Impossible? Stupid? No, wrong yet again. It will become possible. I find that scary, and the story gets scarier.
Of course, that’s not why 3D printers are being designed and built. By all accounts, they will revolutionize the world in the same way the printing press, the steam engine and the transistor did. They will be used to “print” anything from whole apartment blocks to organs and body parts. Amazing but true.
They will cut manufacturing costs, because there will be no wastage. Only the needed part will be made, in whatever material is desired, from titanium and steel to plastic … even chocolate! No cutting, grinding, sandpapering or finishing needed. No need even to spray, because the coloring can be blended-in to the raw material. Once the blueprint is made, it will just be a case of pressing the “Print” button, and out will pop the finished part.

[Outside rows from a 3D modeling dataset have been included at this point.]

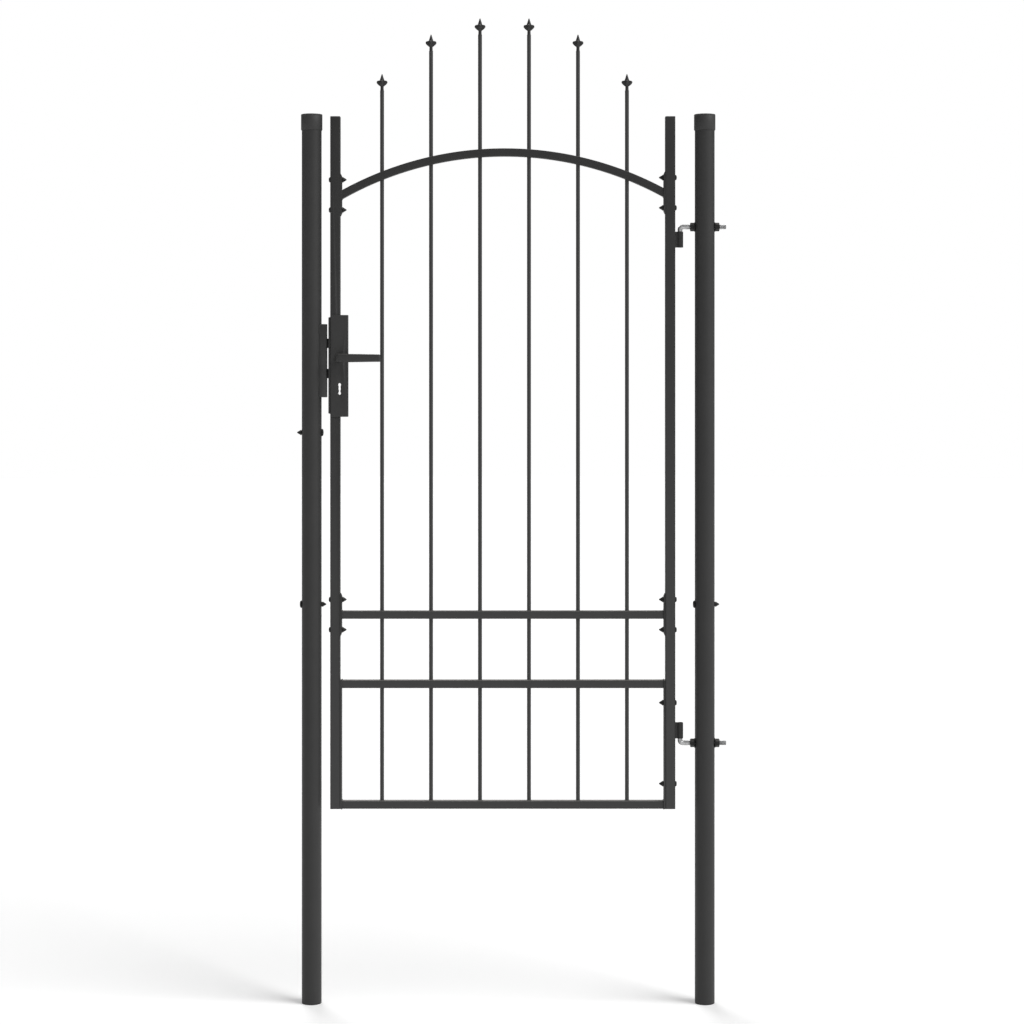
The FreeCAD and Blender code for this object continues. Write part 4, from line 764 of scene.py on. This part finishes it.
# %% [markdown]
# ## Bolts and nuts
# The leaf is bolted through its side tubes with round-headed M6 bolts and pointed cap nuts, and
# larger ones of the same kind cross the posts. A cap nut is a hexagon with its corners taken off
# at 30 degrees, and a cone over it. On the lathe that is one more rule: out to the flats the
# radius is the nut's own, and beyond them it follows the hexagon and the corners drop.


# %% Shapes for heads and nuts
def hexagon(flats, bottom, top):
    """A rule that turns rings wider than the flats into a hexagon with cut corners."""

    def shape(angle, radius, height):
        if radius < flats / 2:
            return radius, height
        corner = (angle + math.pi / 6) % (math.pi / 3) - math.pi / 6
        side_radius = flats / 2 / math.cos(math.pi / 6 - abs(corner))
        drop = (side_radius - flats / 2) * math.tan(math.radians(30))
        middle = (bottom + top) / 2
        return side_radius, height - drop if height > middle else height + drop

    return shape


def round_head(width, dome, shank, length):
    """A domed head under z = 0 with its shank upwards."""
    steps = [math.pi / 2 * i / 12 for i in range(1, 12)]
    cap = [(width / 2 * math.sin(a) ** 0.75, -dome * math.cos(a) ** 0.65) for a in steps]
    profile = [(0, -dome)] + cap + [(width / 2, -0.25), (width / 2 - 0.3, 0)]
    profile += [(shank / 2, 0), (shank / 2, length - 0.8), (shank / 2 - 0.8, length), (0, length)]
    return turned(profile, 48)


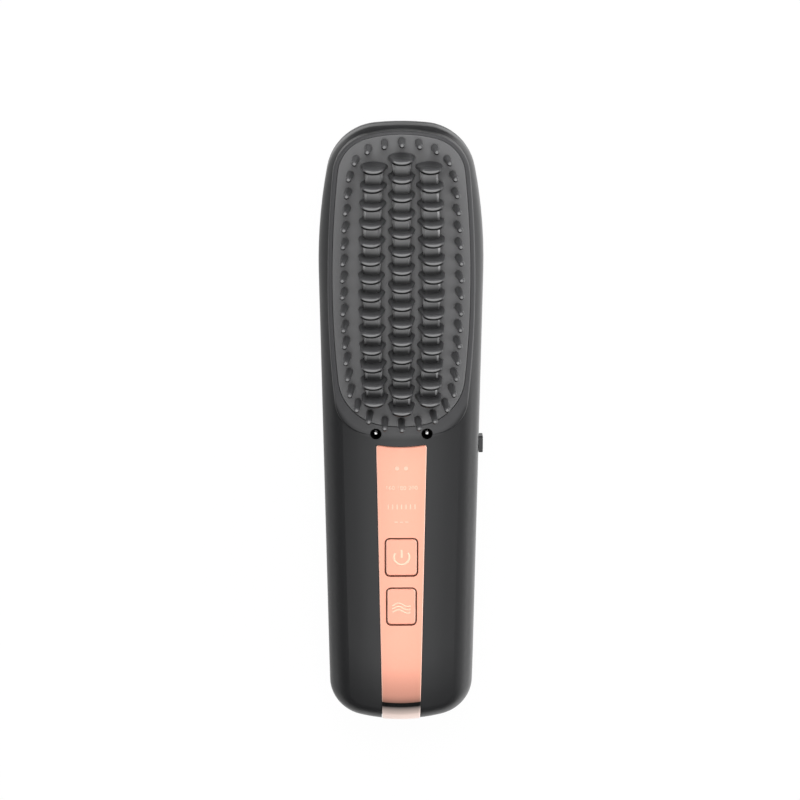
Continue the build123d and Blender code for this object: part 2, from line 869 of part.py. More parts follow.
for cell_name, x in (("right", cell_x), ("left", -cell_x)):
    with BuildPart() as battery_cell:
        with Locations((x, cell_y, cell_z)):
            Cylinder(cell_radius, cell_length, rotation=(90, 0, 0))
    battery_cell.part.label = f"battery_cell_{cell_name}"
    export_step(battery_cell.part, f"parts/battery_cell_{cell_name}.step")

with BuildPart() as battery_tabs:
    for sign in (1, -1):
        with Locations((0, cell_y + sign * (cell_length + tab_thickness) / 2, cell_z)):
            Box(2 * cell_x + tab_height, tab_thickness, tab_height)
battery_tabs.part.label = "battery_tabs"
export_step(battery_tabs.part, "parts/battery_tabs.step")

with BuildPart() as battery_cradle:
    with BuildSketch(Plane.XY.offset(cradle_z)):
        with Locations((0, (tail_wall_y + neck_wall_y + cradle_wall) / 2)):
            Rectangle(2 * cradle_half_width, neck_wall_y + cradle_wall - tail_wall_y)
    extrude(amount=cradle_saddle_z - cradle_z)
    for x in (cell_x, -cell_x):
        with Locations((x, cell_y, cell_z)):
            Cylinder(
                cell_radius + cell_gap,
                cell_length + 2 * cradle_end_gap,
                rotation=(90, 0, 0),
                mode=Mode.SUBTRACT,
            )
    with BuildSketch(Plane.XY.offset(cradle_z)):
        with Locations((0, tail_wall_y + cradle_wall / 2), (0, neck_wall_y + cradle_wall / 2)):
            Rectangle(2 * cradle_wall_half_width, cradle_wall)
    extrude(amount=board_z - cradle_z)
    shelf_end_y = generator_y + generator_length / 2
    with BuildSketch(Plane.XY.offset(cradle_z)):
        with Locations(
            (shelf_rib_x, (neck_wall_y + shelf_end_y) / 2),
            (-shelf_rib_x, (neck_wall_y + shelf_end_y) / 2),
        ):
            Rectangle(shelf_rib, shelf_end_y - neck_wall_y)
    extrude(amount=shelf_z - cradle_z)
    lock_arm_start = cradle_wall_half_width - lock_arm_overlap
    with BuildSketch(Plane.XY.offset(parting_z - lock_body_height / 2 - shelf_rib)):
        with Locations(((lock_arm_start + lock_body_x) / 2, neck_wall_y + cradle_wall / 2)):
            Rectangle(lock_body_x - lock_arm_start, cradle_wall)
    extrude(amount=shelf_rib)
    add(casing_form(wall + cradle_floor_gap), mode=Mode.INTERSECT)
battery_cradle.part.label = "battery_cradle"
export_step(battery_cradle.part, "parts/battery_cradle.step")

socket_face = socket_recess - half_length
with BuildPart() as charge_socket:
    with BuildSketch(Plane.XZ.offset(-socket_face)):
        with Locations((0, socket_z)):
            SlotOverall(socket_width, socket_height)
    extrude(amount=-socket_depth)
    with BuildSketch(Plane.XZ.offset(-socket_face)):
        with Locations((0, socket_z)):
            SlotOverall(socket_width - 2 * socket_wall, socket_height - 2 * socket_wall)
    extrude(amount=socket_floor - socket_depth, mode=Mode.SUBTRACT)
    with BuildSketch(Plane.XZ.offset(-socket_face - tongue_recess)):
        with Locations((0, socket_z)):
            Rectangle(tongue_width, tongue_thickness)
    extrude(amount=socket_floor / 2 + tongue_recess - socket_depth)
charge_socket.part.label = "charge_socket"
export_step(charge_socket.part, "parts/charge_socket.step")

with BuildPart() as charge_board:
    with BuildSketch(Plane.XY.offset(socket_board_z)):
        with Locations((0, charge_board_y)):
            Rectangle(2 * charge_board_half_width, charge_board_length)
    extrude(amount=board_thickness)
charge_board.part.label = "charge_board"
export_step(charge_board.part, "parts/charge_board.step")

# ------------------------------------------------------------------ side switch

with BuildPart() as lock_knob:
    with BuildSketch(Plane.YZ.offset(lock_cap_x)):
        with Locations((lock_y, parting_z)):
            RectangleRounded(lock_cap_length, lock_cap_height, lock_cap_round)
    extrude(amount=lock_cap_thickness)
    fillet(lock_knob.faces().sort_by(Axis.X)[-1].edges(), lock_cap_round / 2)
    with BuildSketch(Plane.YZ.offset(lock_cap_x + lock_cap_thickness - lock_groove / 2)):
        with Locations((lock_y - lock_groove_y, parting_z), (lock_y + lock_groove_y, parting_z)):
            Rectangle(lock_groove, lock_cap_height)
    extrude(amount=lock_groove, mode=Mode.SUBTRACT)
    slider_face_x = lock_slider_x + lock_slider_thickness
    with BuildSketch(Plane.YZ.offset(slider_face_x)):
        with Locations((lock_y, parting_z)):
            Rectangle(lock_neck_length, lock_neck_height)
    extrude(amount=lock_cap_x - slider_face_x)
lock_knob.part.label = "lock_knob"
export_step(lock_knob.part, "parts/lock_knob.step")

with BuildPart() as lock_slider:
    with BuildSketch(Plane.YZ.offset(lock_slider_x)):
        with Locations((lock_y, parting_z)):
            Rectangle(lock_slider_length, lock_slider_height)
    extrude(amount=lock_slider_thickness)
    with BuildSketch(Plane.YZ.offset(lock_slider_x)):
        with Locations((lock_y, parting_z)):
            Rectangle(lock_nub_length, lock_nub_height)
    extrude(amount=-lock_nub_reach)
lock_slider.part.label = "lock_slider"
export_step(lock_slider.part, "parts/lock_slider.step")

with BuildPart() as lock_switch:
    track_length = lock_nub_length + lock_travel + 2 * lock_slot_gap
    with BuildSketch(Plane.YZ.offset(lock_body_x)):
        with Locations((lock_y, parting_z)):
            Rectangle(lock_body_length, lock_body_height)
    extrude(amount=-lock_body_depth)
    with BuildSketch(Plane.YZ.offset(lock_body_x)):
        with Locations((lock_y + lock_travel / 2, parting_z)):
            Rectangle(track_length, lock_nub_height + 2 * lock_slot_gap)
    extrude(amount=-lock_nub_reach, mode=Mode.SUBTRACT)
lock_switch.part.label = "lock_switch"
export_step(lock_switch.part, "parts/lock_switch.step")
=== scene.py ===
"""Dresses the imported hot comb: finishes, guard teeth, guard pins, symbols, marks and the studio.

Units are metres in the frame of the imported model: the comb lies on its back, teeth to +Z, head to +Y.
"""

import logging
import math
from collections.abc import Iterable, Mapping, Sequence
from dataclasses import dataclass, field
from enum import Enum

import bmesh
import bpy
import numpy as np
from mathutils import Matrix, Vector

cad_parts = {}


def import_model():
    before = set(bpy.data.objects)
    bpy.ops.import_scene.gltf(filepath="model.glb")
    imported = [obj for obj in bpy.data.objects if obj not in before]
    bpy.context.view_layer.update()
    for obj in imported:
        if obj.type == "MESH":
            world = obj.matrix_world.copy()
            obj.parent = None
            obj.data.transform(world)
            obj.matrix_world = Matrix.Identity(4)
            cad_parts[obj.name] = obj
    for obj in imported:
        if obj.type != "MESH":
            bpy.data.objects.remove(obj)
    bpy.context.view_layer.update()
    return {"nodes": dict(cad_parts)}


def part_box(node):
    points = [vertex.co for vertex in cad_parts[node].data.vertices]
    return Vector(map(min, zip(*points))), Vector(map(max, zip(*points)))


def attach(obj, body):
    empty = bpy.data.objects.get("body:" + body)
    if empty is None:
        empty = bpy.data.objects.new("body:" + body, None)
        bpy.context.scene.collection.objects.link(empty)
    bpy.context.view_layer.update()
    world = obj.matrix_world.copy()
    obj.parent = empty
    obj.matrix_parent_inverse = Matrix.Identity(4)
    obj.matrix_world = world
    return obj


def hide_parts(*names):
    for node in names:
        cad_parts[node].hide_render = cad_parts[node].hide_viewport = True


LOG = logging.getLogger("hot_comb")
MM = 0.001
WHITE = (1.0, 1.0, 1.0)

Colour = tuple[float, float, float]
Point = tuple[float, float, float]
Stops = Sequence[tuple[float, float]]
Span = tuple[float, float]


class Body(Enum):
    """The bodies of the frame that new pieces ride on."""

    CASING = "casing"
    POWER = "power_button"
    WAVE = "wave_button"


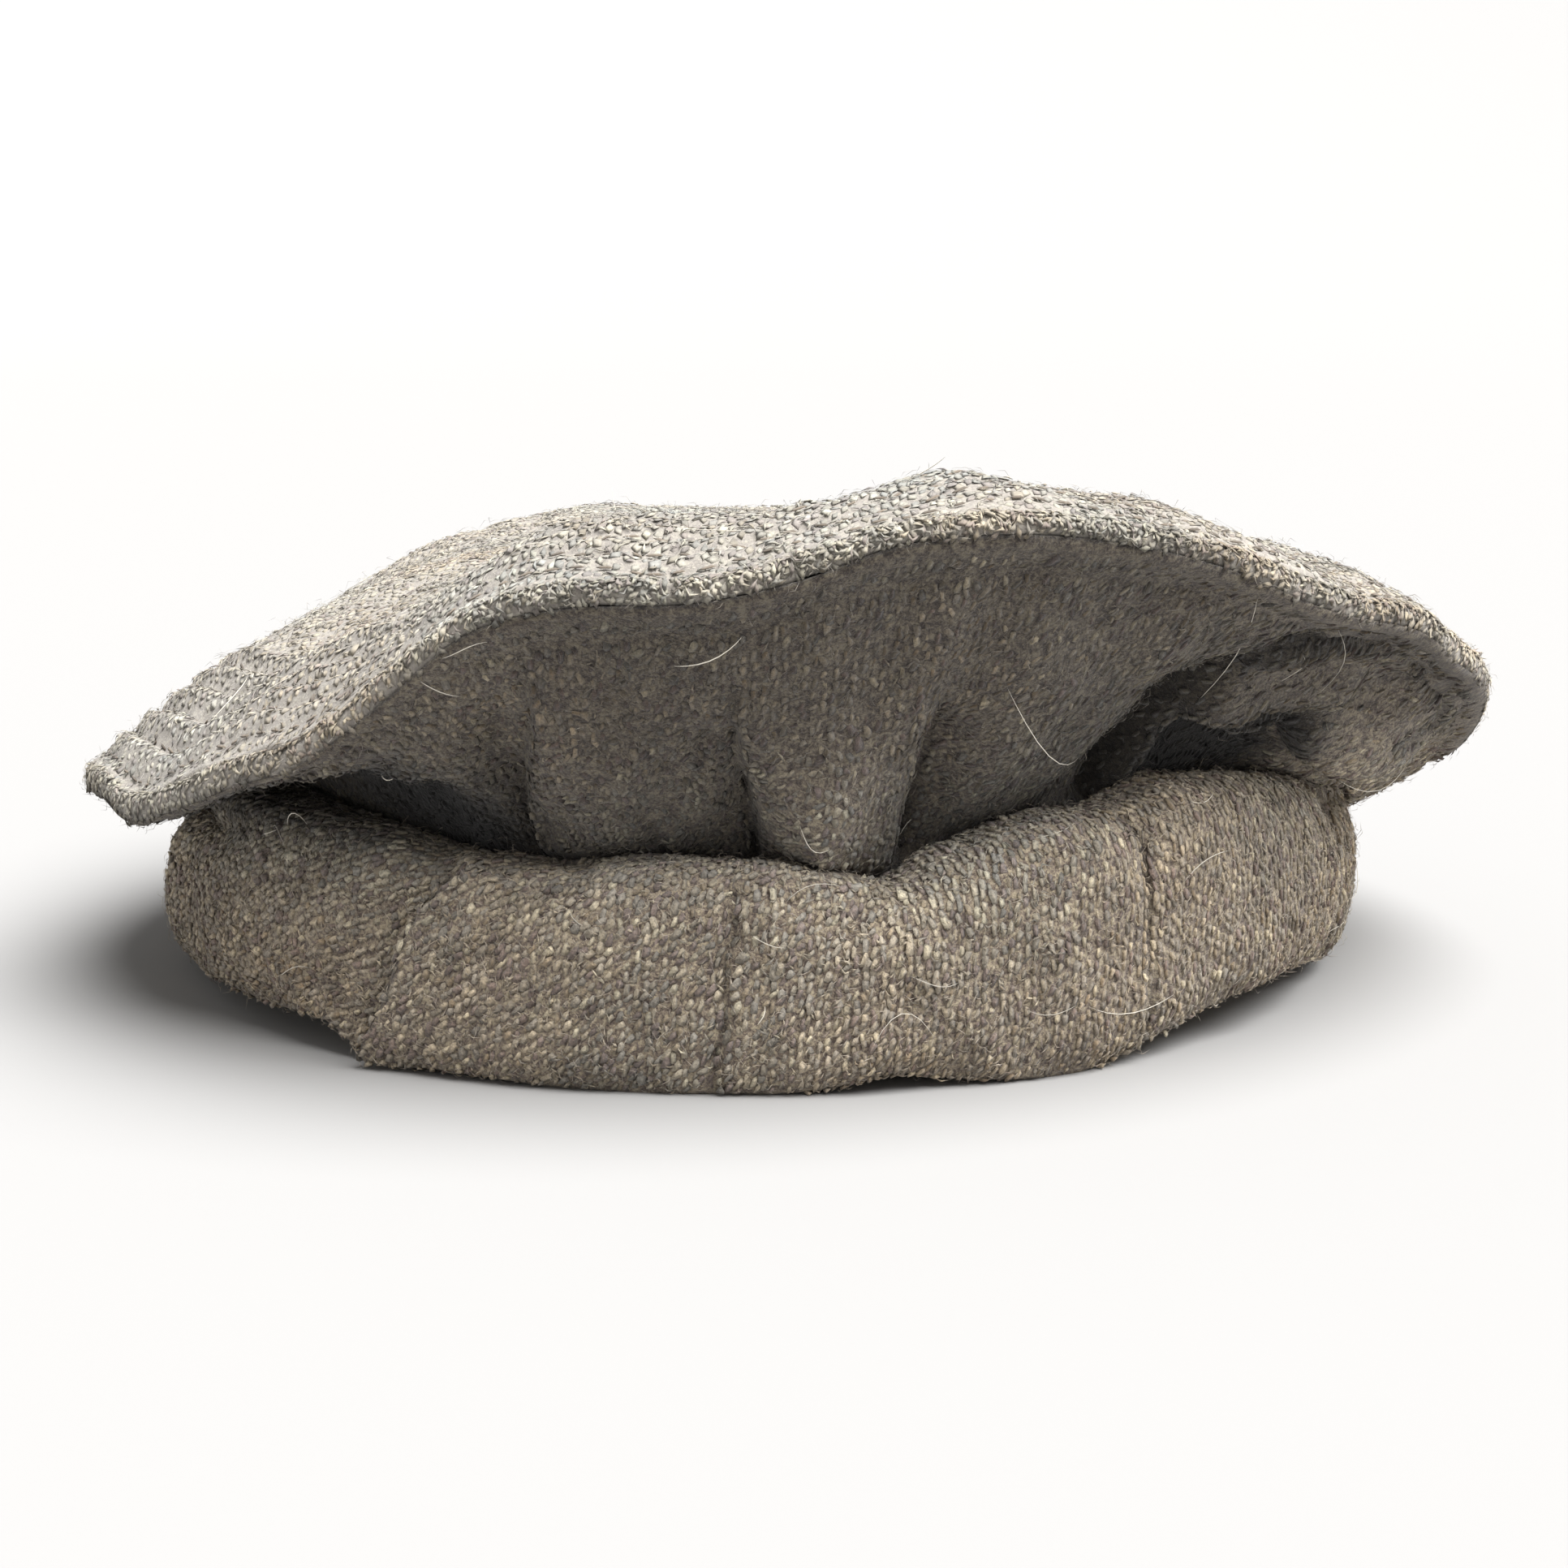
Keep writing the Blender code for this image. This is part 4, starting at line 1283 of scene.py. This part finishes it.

Ah, but you’re thinking these printers will be like industrial machines – large, heavy and expensive. Well, the Economist describes them as “A factory on your desk.” Currently the smallest is about the size of a milk carton, and the cheapest costs about US$1000. And we’re only at the start of the development process.
So, I’m sure they hold great promise, and maybe I’m something of a Luddite, but the idea of a printer that can produce miniature robots – batteries included, that can produce miniature robots – batteries included, that can produce miniature robots – batteries included… is really quite scary. Especially when there’s no guarantee that the manufacturers will abide by Asimov’s Three Laws of Robotics.